Here are the main advantages and limitations of using Semantic Scholar for academic research.

Pros

  • AI summaries allow you to evaluate paper relevance in seconds.
  • Filters out weak citations to emphasize truly influential research papers.
  • Completely free to use with no account requirements or hidden limits.

Cons

  • Database indexing depth is slightly less comprehensive within the humanities and social sciences.
  • AI TLDR summaries can occasionally miss critical technical nuances from the full texts.
  • The search interface lacks some of the highly complex boolean filters found on legacy platforms.

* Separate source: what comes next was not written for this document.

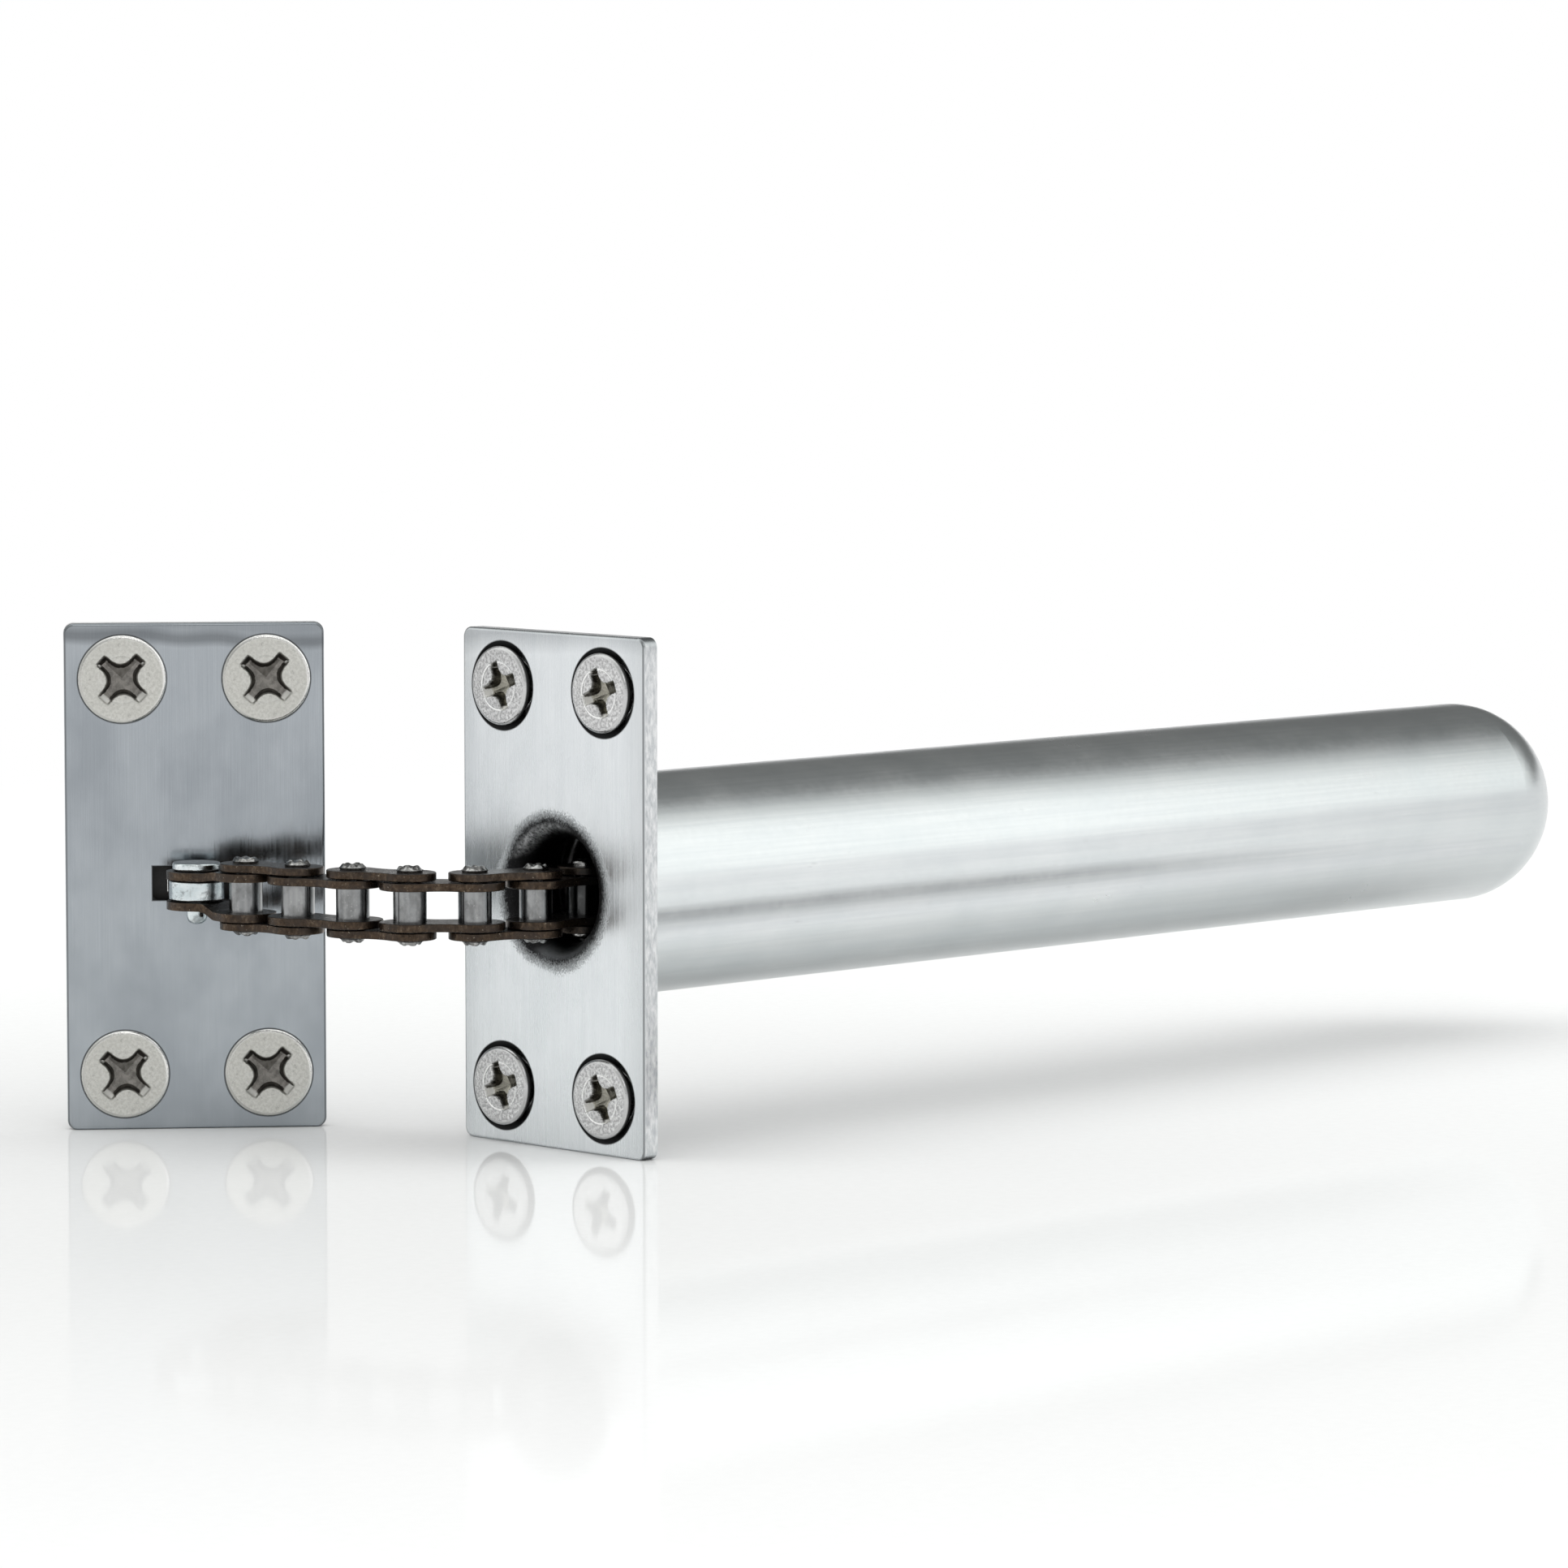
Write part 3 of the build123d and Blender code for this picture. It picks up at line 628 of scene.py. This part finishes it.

Frequently Asked Questions

How does Semantic Scholar compare to Google Scholar?
Google Scholar indexes a larger total volume of documents, including a wider selection of grey literature. However, Semantic Scholar offers vastly superior analysis tools, such as AI summaries, interactive PDF reading, and smart citation tracking that weeds out minor mentions.

Do I need to create an account to use Semantic Scholar?
No. You can run unlimited searches, read AI summaries, and navigate citation networks without registering. Creating a free account is only required if you want to save papers to your library or turn on automated research recommendation feeds.

What makes a citation “Highly Influential” on Semantic Scholar?
The platform uses a machine learning algorithm to analyze context clues surrounding a citation. If a paper builds directly upon another study’s methodology, utilizes its dataset, or heavily discusses its findings, it is classified as highly influential.

Can Semantic Scholar export citation logs to reference managers?
Yes. Every paper profile includes an option to export citation data. You can download files properly formatted for quick integration into systems like Zotero, Mendeley, EndNote, and BibTeX.

What is the Semantic Reader feature?
The Semantic Reader is an in-browser reading application that adds a contextual layer to static PDFs. It automatically highlights core objectives, inserts clickable in-line summary cards over citations, and makes tables easier to view side-by-side with text blocks.